Jungle Island’s lease with the city of Miami, which owns Watson Island, includes the potential for a hotel development but with the caveat that it must be approved via a citywide referendum.

Last week, ESJ filed a resolution with the city of Miami proposing it consider placing Jungle Island’s hotel referendum on the ballot on Nov. 7. Commissioners will vote on the matter Thursday.

The resolution calls for a $50 million hotel up to 130 feet tall, or about 13 stories, with up to 300 guests rooms. A boutique hotel, like the one ESJ is proposing, would likely be much smaller than 300 rooms. The hotel’s final design will be subject to city approval.

According to ESJ’s proposal, the hotel would also have up to 10,000 square feet of retail and restaurant space, as well as up to 30,000 square feet of meeting space.

As rent, ESJ will pay Miami 1 percent of the annual gross revenue of the hotel after the first 18 months it is in operation. That will be in addition to the more than $500,000 in annual rent the park already pays the city.

ESJ is also asking voters to approve an extension of Jungle Island’s lease from 2060 to 2099, “to be allowed to develop this unique, boutique hotel,” the company said.

Other stipulations in the agreement call for a $700,000 payment to Ichimura-Miami Japanese Gardens to construct a walkway to Jungle Island and make other necessary maintenance repairs to the garden.
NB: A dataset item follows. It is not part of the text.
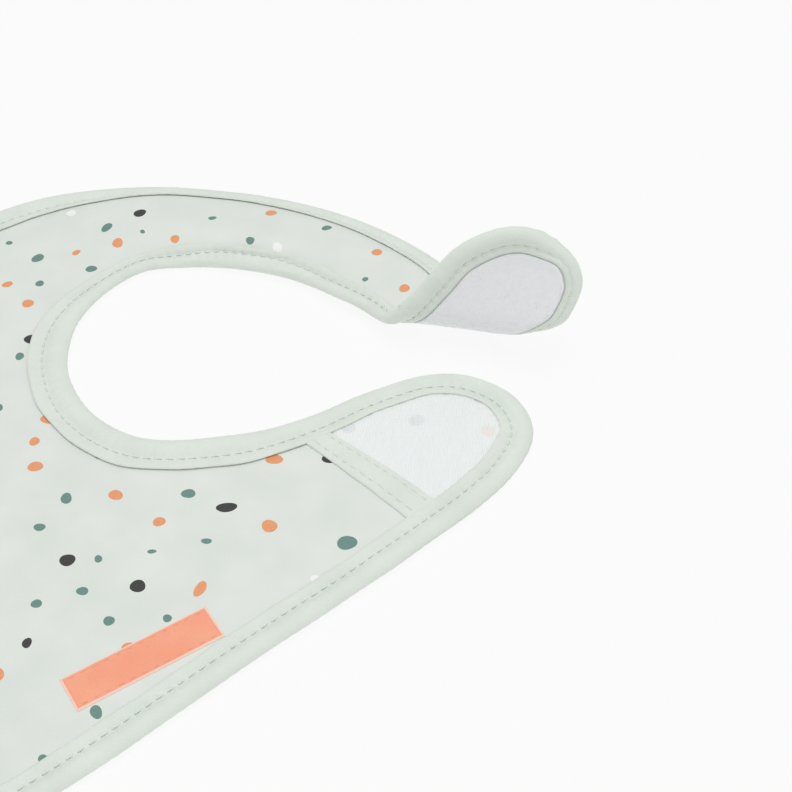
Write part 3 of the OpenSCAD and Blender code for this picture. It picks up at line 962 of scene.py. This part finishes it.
def band():
    """Tape across the lower end of the hook patch, from lip to lip."""
    low0, low1 = inside([BAND_IN[1]], 9.6)[0], inside([BAND_OUT[0]], 9.6)[0]
    up0, up1 = inside([BAND_IN[0]], 9.6)[0], inside([BAND_OUT[1]], 9.6)[0]
    across = np.array([(-0.02, 1.72), (-0.03, 2.1), (0.0, 2.38), (0.06, 2.52), (0.14, 2.55), (0.22, 2.44),
                       (0.27, 2.34), (0.32, 2.44), (0.42, 2.56), (0.55, 2.58), (0.68, 2.56), (0.79, 2.46),
                       (0.85, 2.36), (0.90, 2.44), (0.96, 2.5), (1.0, 2.4), (1.02, 2.1), (1.01, 1.72)])
    n, m = 90, len(across)
    t = np.linspace(0, 1, n)
    s = t * np.linalg.norm(low1 - low0)
    bow = 0.35 * wander(s, 41, 18)
    low = low0 + (low1 - low0) * t[:, None]
    up = up0 + (up1 - up0) * t[:, None]
    p = low[:, None] + (up - low)[:, None] * across[None, :, :1]
    p = p + bow[:, None, None] * np.array([0, 0.5]) * (np.abs(across[None, :, :1] - 0.5) > 0.35)
    beat = np.cos(2 * np.pi * s / 2.6)[:, None]
    near = np.exp(-((across[:, 0] - 0.27) / 0.07) ** 2) + np.exp(-((across[:, 0] - 0.85) / 0.07) ** 2)
    h = across[None, :, 1] + 0.06 * beat * near[None]
    verts = place(p.reshape(-1, 2), h.ravel(), "body")
    faces = [f[::-1] for f in tube_faces(n, m)]
    obj = mesh("band_tape", verts, faces, TAPE, p.reshape(-1, 2), crease=0.95)
    fit_out(obj, "body", "binding_tape", "hook_patch_band")
    rows = []
    for f in (0.27, 0.85):
        a, b = low0 + (up0 - low0) * f, low1 + (up1 - low1) * f
        rows.append(straight_path(a + (b - a) * 0.03, b - (b - a) * 0.03, 2.36))
    thread = stitch_row("band_stitches", rows, "body", "body", ["band_stitching"], THREAD, "thread")
    return obj, thread


hook = hook_patch()
band_tape, band_thread = band()


def loop_patch():
    loop = line_of(CURL_N - 0.3, CURL_B + 0.3, 8.8, 0.9)
    points = grid(loop, 0.8, 0.8, math.radians(38), 0.3)
    p, tri = triangulate([loop], [], points, lambda m: in_polygon(m, loop) & (past_curl(m) > -6))
    dice = np.random.default_rng(5)
    fluff = dice.uniform(-1, 1, len(p))
    clump = np.sin(p[:, 0] * 1.1 + np.sin(p[:, 1] * 0.8)) * np.sin(p[:, 1] * 1.3 + np.sin(p[:, 0] * 0.7))
    low = 0.1 - 0.012 * fluff - 0.012 * clump
    obj = closed(p, tri, "strap", low, 0.68, "loop_patch_tape", [PILE], crease=0)
    return fit_out(obj, "tab", "loop_tape", "loop_patch", "fold_loop_patch"), p


def pile(p):
    """Single loops of fibre standing on the loop tape."""
    dice = np.random.default_rng(8)
    pick = p[dice.integers(0, len(p), 3000)] + dice.uniform(-0.4, 0.4, (3000, 2))
    turn = dice.uniform(0, 2 * np.pi, len(pick))
    long = dice.uniform(0.3, 0.8, len(pick))
    tall = dice.uniform(0.0, 0.035, len(pick))
    verts, height, faces = [], [], []
    for k, (c, a, l, z) in enumerate(zip(pick, turn, long, tall)):
        way, side = np.array([math.cos(a), math.sin(a)]), np.array([-math.sin(a), math.cos(a)])
        at = len(verts)
        for i in range(5):
            f = i / 4 - 0.5
            mid, lift = c + way * f * l, 0.11 - z * math.cos(math.pi * f)
            for x, y in ((0.02, 0), (-0.02, 0), (0, 0.02)):
                verts.append(mid + side * x)
                height.append(lift - y)
        for i in range(4):
            for j in range(3):
                a0, b0 = at + 3 * i + j, at + 3 * i + (j + 1) % 3
                faces.append((a0, b0, b0 + 3, a0 + 3))
        faces += [(at + 2, at + 1, at), (at + 12, at + 13, at + 14)]
    q = np.array(verts)
    obj = mesh("loop_patch_pile", place(q, np.array(height), "strap"), faces, PILE, q, crease=0)
    return fit_out(obj, "tab", "loop_tape")


loops, loops_at = loop_patch()
fibres = pile(loops_at)


# ---------------- label
def label():
    at = inside([5.93], TAPE_WIDE + 0.6)[0]
    c, s = math.cos(math.radians(-4)), math.sin(math.radians(-4))
    wide, long, rim = 11.3, 42.0, 0.55

    def put(local):
        return at + np.column_stack([c * local[:, 0] - s * local[:, 1], s * local[:, 0] + c * local[:, 1]])
    xs = np.unique(np.concatenate([[-wide, -wide + 0.12, -0.12, 0], np.linspace(-wide + rim, -rim, 17)]))
    ys = np.unique(np.concatenate([[-long, -long + 0.12, -0.12, 0], np.linspace(-long + rim, -rim, 61)]))
    g = np.stack(np.meshgrid(xs, ys), -1).reshape(-1, 2)
    nx = len(xs)
    off = np.minimum(np.minimum(g[:, 0] + wide, -g[:, 0]), np.minimum(g[:, 1] + long, -g[:, 1]))
    high = 1.84 + 0.26 * smooth(off / 0.5) + 0.16 * smooth((off - 0.9) / 2.2)
    high += 0.035 * np.sin(g[:, 1] * 1.15) * smooth(off / 3)
    n = len(g)
    top, bottom = place(put(g), high, "body"), place(put(g), ON_TOP, "body")
    faces, index = [], []
    for j in range(len(ys) - 1):
        for i in range(nx - 1):
            a = j * nx + i
            mid = g[[a, a + 1, a + nx, a + nx + 1]].mean(0)
            faces.append((a, a + 1, a + nx + 1, a + nx))
            edge_off = min(mid[0] + wide, -mid[0], mid[1] + long, -mid[1])
            index.append(1 if edge_off < rim else 0)
    for f in list(faces):
        faces.append(tuple(v + n for v in f[::-1]))
        index.append(0)
    ring = (list(range(nx)) + [j * nx + nx - 1 for j in range(1, len(ys))]
            + [(len(ys) - 1) * nx + i for i in range(nx - 2, -1, -1)]
            + [j * nx for j in range(len(ys) - 2, 0, -1)])
    for a, b in zip(ring, ring[1:] + ring[:1]):
        faces.append((b, a, a + n, b + n))
        index.append(1)
    obj = mesh("label_cloth", np.vstack([top, bottom]), faces, [CORAL, PALE_CORAL], np.vstack([g, g]), index)
    fit_out(obj, "body", "label_cloth", "side_label")
    x0, x1, y0, y1 = -1.25, -wide + 1.25, -1.1, -long + 1.1
    box = put(np.array([(x0, y0), (x0, y1), (x1, y1), (x1, y0)]))
    rows = [straight_path(box[0], box[1], 2.06), straight_path(box[2], box[3], 2.06)]
    thread = stitch_row("label_stitches", rows, "body", "body", ["label_stitching"], PALE_THREAD,
                        "label_thread", 0.13)
    return obj, thread


label_piece, label_thread = label()


for sign, hand in ((1, "right"), (-1, "left")):
    ys = np.linspace(POCKET_Y, MOUTH_Y, 40)
    side = np.column_stack([side_x(ys) - 0.1, ys])
    middle_line = np.column_stack([np.zeros(30), np.linspace(MOUTH_Y, POCKET_Y, 30)])
    bottom = np.column_stack([np.linspace(0, side[0, 0], 50)[1:-1], np.full(48, POCKET_Y)])
    mouth = np.column_stack([np.linspace(side[-1, 0], 0, 60)[1:-1], np.full(58, MOUTH_Y)])
    loop = np.vstack([side, mouth, middle_line, bottom]) * [sign, 1]
    points = grid(loop, 2.1, 2.1, 0.0, 0.7)
    cloth, p, tri = printed(f"pocket_cloth_{hand}", [loop], [], points, lambda m: in_polygon(m, loop),
                            "pocket", 0.0, 0.5, POCKET_DOTS)
    fit_out(cloth, hand, "printed_cloth", f"pocket_gusset_{hand}", *(["pocket_panel"] if sign == 1 else []))

    # Tape folded over the mouth
    prof = np.array([
        (-7.0, 0.52), (-7.1, 0.9), (-6.7, 1.16), (-5.6, 1.18), (-4.6, 1.0), (-4.1, 0.9), (-3.5, 1.02),
        (-2.4, 1.5), (-1.0, 1.85), (0.4, 1.7), (1.2, 1.0), (1.35, 0.25), (1.2, -0.45), (0.2, -1.05),
        (-1.6, -1.1), (-3.6, -0.7), (-5.2, -0.66), (-6.8, -0.6), (-7.0, -0.02)])
    m, k = len(prof), 150
    x = np.linspace(0, side[-1, 0] - 0.3, k)
    beat = np.cos(2 * np.pi * x / PITCH)[:, None]
    across, up = prof[None, :, 0], prof[None, :, 1]
    h = up + 0.07 * beat * np.exp(-((across + 3.6) / 1.6) ** 2) * (up > 0.5)
    q = np.stack(np.broadcast_arrays(sign * x[:, None], MOUTH_Y + prof[None, :, 0]), -1).reshape(-1, 2)
    faces = [(i * m + j, (i + 1) * m + j, (i + 1) * m + (j + 1) % m, i * m + (j + 1) % m)
             for i in range(k - 1) for j in range(m)]
    faces += [tuple(range(m)), tuple((k - 1) * m + j for j in range(m - 1, -1, -1))]
    if sign < 0:
        faces = [f[::-1] for f in faces]
    tape = mesh(f"pocket_mouth_tape_{hand}", place(q, h.ravel(), "pocket"), faces, TAPE, q, crease=0.95)
    fit_out(tape, hand, "binding_tape", *(["pocket_mouth_binding"] if sign == 1 else []))
    end_x = sign * (side[-1, 0] - 1.5)
    beside = (SIDE_LINE[:, 1] > POCKET_Y + 2) & (SIDE_LINE[:, 1] < MOUTH_Y - 8) & (SIDE_LINE[:, 0] > 60)
    u_side = SIDE_U[beside]
    seam = inside(u_side, SIDE_IN + 1.4) * [sign, 1]
    normal = (inside(u_side, SIDE_IN + 2.4) * [sign, 1]) - seam
    run = np.concatenate([[0], np.cumsum(np.linalg.norm(np.diff(seam, axis=0), axis=1))])
    rows = [straight_path((0, MOUTH_Y - 4.1), (end_x, MOUTH_Y - 4.1), 0.95),
            straight_path((0, POCKET_Y + 1.6), (sign * (side[0, 0] - 3), POCKET_Y + 1.6), 0.5),
            (seam, np.full(len(seam), 0.5), normal, run)]
    thread = stitch_row(f"pocket_stitches_{hand}", rows, "pocket", hand,
                        ["pocket_stitching"] if sign == 1 else [], THREAD, "thread")


# ---------------- stage, light and camera
def floor():
    data = bpy.data.meshes.new("floor")
    corners = [(x, y, -0.0004) for x, y in ((-3, -3), (3, -3), (3, 3), (-3, 3))]
    data.from_pydata(corners, [], [(0, 1, 2, 3)])
    obj = bpy.data.objects.new("floor", data)
    bpy.context.scene.collection.objects.link(obj)
    mat = bpy.data.materials.new("floor")
    mat.use_nodes = True
    shader = mat.node_tree.nodes["Principled BSDF"]
    for socket, value in (("Base Color", (0.10, 0.10, 0.10, 1)), ("Roughness", 1), ("Specular IOR Level", 0),
                          ("Emission Color", (1, 1, 1, 1)), ("Emission Strength", 0.87)):
        shader.inputs[socket].default_value = value
    data.materials.append(mat)


def area_light(name, at, size, power, target=(0.03, 0.03, 0)):
    light = bpy.data.lights.new(name, "AREA")
    light.shape, light.size, light.energy = "SQUARE", size, power
    obj = bpy.data.objects.new(name, light)
    obj.location = at
    obj.rotation_euler = (Vector(target) - Vector(at)).to_track_quat("-Z", "Y").to_euler()
    bpy.context.scene.collection.objects.link(obj)


floor()
world = bpy.data.worlds.new("soft_box")
world.use_nodes = True
world.node_tree.nodes["Background"].inputs[0].default_value = (1, 1, 1, 1)
world.node_tree.nodes["Background"].inputs[1].default_value = 0.62
bpy.context.scene.world = world
area_light("key", (0.08, -0.05, 1.1), 0.8, 4.9)

scene = bpy.context.scene
scene.view_settings.view_transform = "Standard"
camera = bpy.data.cameras.new("camera")
camera.lens, camera.sensor_width = 63.64, 36
camera.clip_start = 0.01
view = bpy.data.objects.new("camera", camera)
aim, away = Vector((0.0503, 0.036, 0)), 0.434
azimuth, elevation = math.radians(53), math.radians(45)
view.location = aim + away * Vector((math.sin(azimuth) * math.cos(elevation),
                                     -math.cos(azimuth) * math.cos(elevation), math.sin(elevation)))
view.rotation_euler = (aim - view.location).to_track_quat("-Z", "Y").to_euler()
scene.collection.objects.link(view)
scene.camera = view

bpy.context.view_layer.update()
ESJ is also planning to build a $500,000 green energy educational facility that will focus on wind and solar energy.

All of that information will come before voters if the city commission approves the referendum for the ballot. But City Commissioner Ken Russell, in whose district Jungle Island lies, is worried the language will distract voters from the true purpose of the referendum.
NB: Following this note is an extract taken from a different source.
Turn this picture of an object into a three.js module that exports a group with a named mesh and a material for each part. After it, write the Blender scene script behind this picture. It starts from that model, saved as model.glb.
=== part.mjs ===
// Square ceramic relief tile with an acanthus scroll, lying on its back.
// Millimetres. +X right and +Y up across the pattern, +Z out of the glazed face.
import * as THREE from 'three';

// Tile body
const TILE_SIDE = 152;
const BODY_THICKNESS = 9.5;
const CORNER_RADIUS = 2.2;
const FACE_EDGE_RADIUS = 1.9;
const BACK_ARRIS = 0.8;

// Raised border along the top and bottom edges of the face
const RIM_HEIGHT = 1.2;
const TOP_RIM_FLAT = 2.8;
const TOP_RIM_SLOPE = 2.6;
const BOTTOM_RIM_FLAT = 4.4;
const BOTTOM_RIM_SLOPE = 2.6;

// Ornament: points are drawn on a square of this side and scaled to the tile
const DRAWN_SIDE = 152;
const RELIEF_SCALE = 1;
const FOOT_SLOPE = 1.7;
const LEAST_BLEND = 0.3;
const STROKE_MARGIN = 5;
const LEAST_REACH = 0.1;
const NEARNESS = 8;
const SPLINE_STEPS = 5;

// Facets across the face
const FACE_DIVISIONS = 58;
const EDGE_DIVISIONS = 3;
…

“All of the extra things in there that are part of the deal I think can be good, as long as they don’t distract from the clear intent of what the voters have to decide on,” Russell said in an interview Friday. “Do the voters want a hotel there or not?”

Nearby residents on the Venetian Islands have sued the city over other developments on Watson Island, concerned that additions violate the city charter and could create a traffic snarl on the MacArthur Causeway. Miami recently declared Flagstone Island Gardens’ planned hotel development across the street from Jungle Island to be in default of its agreement with the city, after being urged by a group of nearby residents who have also been unsuccessfully challenging the project in court. (Judges have dismissed several lawsuits to stop new projects.)

Roger Craver, one of the plaintiffs in the lawsuit against Flagstone and president of the nonprofit Coalition Against Causeway Chaos, said the proposed maximum size of the Jungle Island hotel would not be an issue — as long as voters have the chance to approve the project.

“The traffic on Jungle Island probably will increase because they’ll improve that site, but the hotel per se doesn’t represent a problem for us,” Craver said. “As long as the referendum contains the height in stories so that voters understand what the height is, if the voters approve it, they approve it.”

Jungle Island, originally Parrot Jungle, moved from its original location in Pinecrest to Watson Island in 2003 with the help of a $25 million loan from the U.S. Department of Housing and Urban Development. But the park struggled to meet attendance goals and failed to make its loan payments and rent payments, as the city of Miami and Miami-Dade County cut checks to keep it afloat.

Russell said he believes Jungle Island’s new owners are a “good partner” that will finally bring changes to the park.

“It behooves all of us to see it be successful,” Russell said. “The question is just to what scale of intensity the public wants.”